YOUR INSTRUCTIONS:
The material below holds a span beginning at the line with "color([0.95, 0.95, 0.9, 0.5])" and ending at the line with "obj.parent = None". Quote that span exactly, both ends included, and only that span.

PROVIDED DATA:

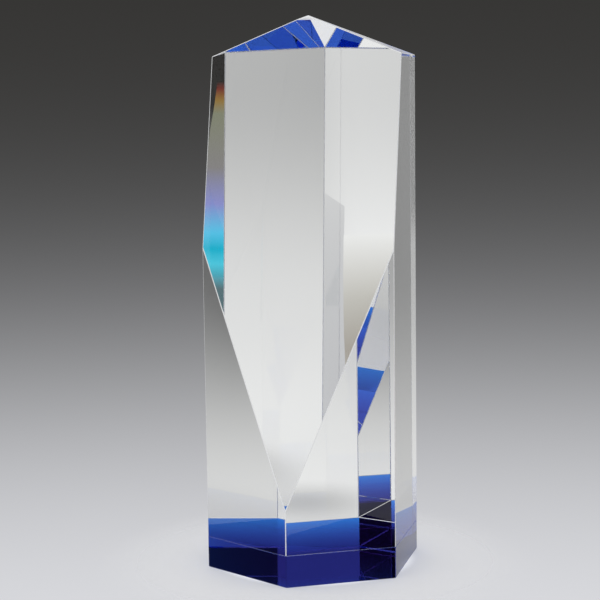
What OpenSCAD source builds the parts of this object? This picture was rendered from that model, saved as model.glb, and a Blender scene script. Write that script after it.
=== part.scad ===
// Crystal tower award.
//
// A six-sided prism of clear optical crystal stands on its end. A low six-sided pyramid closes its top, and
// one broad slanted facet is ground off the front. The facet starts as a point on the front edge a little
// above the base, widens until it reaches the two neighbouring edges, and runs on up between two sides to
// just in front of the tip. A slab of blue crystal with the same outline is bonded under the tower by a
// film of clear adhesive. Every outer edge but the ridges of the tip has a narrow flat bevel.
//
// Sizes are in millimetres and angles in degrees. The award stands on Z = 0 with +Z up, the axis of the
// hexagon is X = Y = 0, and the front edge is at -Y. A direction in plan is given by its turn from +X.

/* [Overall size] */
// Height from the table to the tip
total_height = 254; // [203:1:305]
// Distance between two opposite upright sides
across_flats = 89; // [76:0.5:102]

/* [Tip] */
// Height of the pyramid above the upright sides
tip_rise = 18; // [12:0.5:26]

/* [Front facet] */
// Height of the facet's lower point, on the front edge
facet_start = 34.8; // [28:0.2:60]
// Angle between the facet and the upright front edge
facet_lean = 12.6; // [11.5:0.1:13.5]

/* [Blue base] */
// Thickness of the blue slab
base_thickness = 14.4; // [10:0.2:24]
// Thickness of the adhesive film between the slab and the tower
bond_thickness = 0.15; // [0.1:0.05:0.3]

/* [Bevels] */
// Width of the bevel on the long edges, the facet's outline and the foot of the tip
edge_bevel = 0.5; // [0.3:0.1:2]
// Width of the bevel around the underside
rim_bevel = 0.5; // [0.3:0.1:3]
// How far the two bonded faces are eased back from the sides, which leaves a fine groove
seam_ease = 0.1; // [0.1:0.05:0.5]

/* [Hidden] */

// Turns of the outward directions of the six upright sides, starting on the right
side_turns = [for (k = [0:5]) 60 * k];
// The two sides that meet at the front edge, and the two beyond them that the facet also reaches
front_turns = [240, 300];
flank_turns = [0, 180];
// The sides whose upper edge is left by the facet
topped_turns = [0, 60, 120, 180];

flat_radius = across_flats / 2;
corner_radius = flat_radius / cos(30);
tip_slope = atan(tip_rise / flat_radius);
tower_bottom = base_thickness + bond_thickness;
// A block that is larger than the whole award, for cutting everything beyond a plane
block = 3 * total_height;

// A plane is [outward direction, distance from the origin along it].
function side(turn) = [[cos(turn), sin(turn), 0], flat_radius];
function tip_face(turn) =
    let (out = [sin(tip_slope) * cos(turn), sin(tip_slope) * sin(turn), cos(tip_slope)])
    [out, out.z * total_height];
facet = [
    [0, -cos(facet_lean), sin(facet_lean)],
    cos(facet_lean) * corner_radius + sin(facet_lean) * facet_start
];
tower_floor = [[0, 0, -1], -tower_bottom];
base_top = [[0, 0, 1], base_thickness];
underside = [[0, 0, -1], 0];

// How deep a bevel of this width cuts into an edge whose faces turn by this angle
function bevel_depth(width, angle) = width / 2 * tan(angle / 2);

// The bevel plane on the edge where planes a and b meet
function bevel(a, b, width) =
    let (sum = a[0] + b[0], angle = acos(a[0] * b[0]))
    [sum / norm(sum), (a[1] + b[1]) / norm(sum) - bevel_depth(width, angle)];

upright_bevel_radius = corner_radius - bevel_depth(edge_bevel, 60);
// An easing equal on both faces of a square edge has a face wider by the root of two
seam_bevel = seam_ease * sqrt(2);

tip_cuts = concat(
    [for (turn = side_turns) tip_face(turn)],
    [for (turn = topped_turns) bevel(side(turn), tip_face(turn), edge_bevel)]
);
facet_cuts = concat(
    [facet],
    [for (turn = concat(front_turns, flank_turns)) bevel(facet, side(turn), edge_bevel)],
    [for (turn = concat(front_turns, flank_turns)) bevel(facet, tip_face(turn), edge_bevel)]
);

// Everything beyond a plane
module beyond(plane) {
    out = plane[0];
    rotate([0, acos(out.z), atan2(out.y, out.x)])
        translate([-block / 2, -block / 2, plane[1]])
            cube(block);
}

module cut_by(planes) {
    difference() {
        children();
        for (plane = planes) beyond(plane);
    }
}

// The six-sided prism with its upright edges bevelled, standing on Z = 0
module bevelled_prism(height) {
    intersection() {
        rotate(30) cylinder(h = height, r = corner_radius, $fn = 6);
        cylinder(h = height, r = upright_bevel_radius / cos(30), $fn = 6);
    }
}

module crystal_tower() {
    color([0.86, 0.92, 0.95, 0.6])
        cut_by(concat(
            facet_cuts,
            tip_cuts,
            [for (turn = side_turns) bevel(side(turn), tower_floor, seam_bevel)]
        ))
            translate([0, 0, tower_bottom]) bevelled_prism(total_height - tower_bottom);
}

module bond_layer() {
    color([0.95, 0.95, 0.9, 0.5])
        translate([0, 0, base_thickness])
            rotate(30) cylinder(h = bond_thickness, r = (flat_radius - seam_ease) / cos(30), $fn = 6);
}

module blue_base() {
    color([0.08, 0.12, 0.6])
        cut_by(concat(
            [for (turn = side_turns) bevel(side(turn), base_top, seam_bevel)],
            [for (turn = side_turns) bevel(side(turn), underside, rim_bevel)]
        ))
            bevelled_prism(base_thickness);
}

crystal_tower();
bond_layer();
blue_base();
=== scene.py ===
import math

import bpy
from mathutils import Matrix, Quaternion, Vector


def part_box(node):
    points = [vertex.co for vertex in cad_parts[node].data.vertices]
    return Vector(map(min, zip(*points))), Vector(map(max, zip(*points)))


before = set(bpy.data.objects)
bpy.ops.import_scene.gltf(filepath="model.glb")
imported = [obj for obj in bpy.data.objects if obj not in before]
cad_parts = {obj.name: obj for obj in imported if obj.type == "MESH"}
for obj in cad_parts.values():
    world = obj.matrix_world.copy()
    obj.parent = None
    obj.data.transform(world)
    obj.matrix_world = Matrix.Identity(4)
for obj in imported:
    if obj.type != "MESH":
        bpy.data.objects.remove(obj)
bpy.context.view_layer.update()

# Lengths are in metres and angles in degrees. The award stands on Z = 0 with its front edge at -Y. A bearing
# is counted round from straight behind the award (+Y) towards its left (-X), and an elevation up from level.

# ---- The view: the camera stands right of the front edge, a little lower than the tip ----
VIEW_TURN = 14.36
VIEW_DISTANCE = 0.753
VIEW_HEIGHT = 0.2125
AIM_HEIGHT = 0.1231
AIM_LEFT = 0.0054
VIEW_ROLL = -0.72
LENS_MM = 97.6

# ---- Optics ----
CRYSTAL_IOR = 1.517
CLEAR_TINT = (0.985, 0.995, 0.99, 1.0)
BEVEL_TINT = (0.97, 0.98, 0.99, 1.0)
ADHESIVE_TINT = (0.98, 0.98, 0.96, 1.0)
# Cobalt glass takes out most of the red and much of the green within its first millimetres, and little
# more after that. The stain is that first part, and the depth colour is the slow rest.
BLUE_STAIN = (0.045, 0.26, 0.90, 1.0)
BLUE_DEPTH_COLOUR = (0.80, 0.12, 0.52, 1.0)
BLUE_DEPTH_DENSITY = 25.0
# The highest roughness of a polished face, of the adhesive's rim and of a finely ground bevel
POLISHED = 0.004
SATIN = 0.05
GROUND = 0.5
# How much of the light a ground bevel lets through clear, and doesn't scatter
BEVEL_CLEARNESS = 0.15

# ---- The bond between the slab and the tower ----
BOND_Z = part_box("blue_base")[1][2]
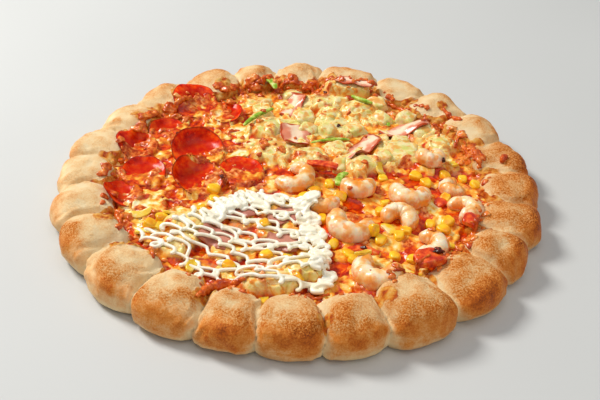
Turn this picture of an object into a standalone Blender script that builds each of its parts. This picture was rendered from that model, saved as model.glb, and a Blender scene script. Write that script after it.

ANSWER FOR THE TASK:
    color([0.95, 0.95, 0.9, 0.5])
        translate([0, 0, base_thickness])
            rotate(30) cylinder(h = bond_thickness, r = (flat_radius - seam_ease) / cos(30), $fn = 6);
}

module blue_base() {
    color([0.08, 0.12, 0.6])
        cut_by(concat(
            [for (turn = side_turns) bevel(side(turn), base_top, seam_bevel)],
            [for (turn = side_turns) bevel(side(turn), underside, rim_bevel)]
        ))
            bevelled_prism(base_thickness);
}

crystal_tower();
bond_layer();
blue_base();
=== scene.py ===
import math

import bpy
from mathutils import Matrix, Quaternion, Vector


def part_box(node):
    points = [vertex.co for vertex in cad_parts[node].data.vertices]
    return Vector(map(min, zip(*points))), Vector(map(max, zip(*points)))


before = set(bpy.data.objects)
bpy.ops.import_scene.gltf(filepath="model.glb")
imported = [obj for obj in bpy.data.objects if obj not in before]
cad_parts = {obj.name: obj for obj in imported if obj.type == "MESH"}
for obj in cad_parts.values():
    world = obj.matrix_world.copy()
    obj.parent = None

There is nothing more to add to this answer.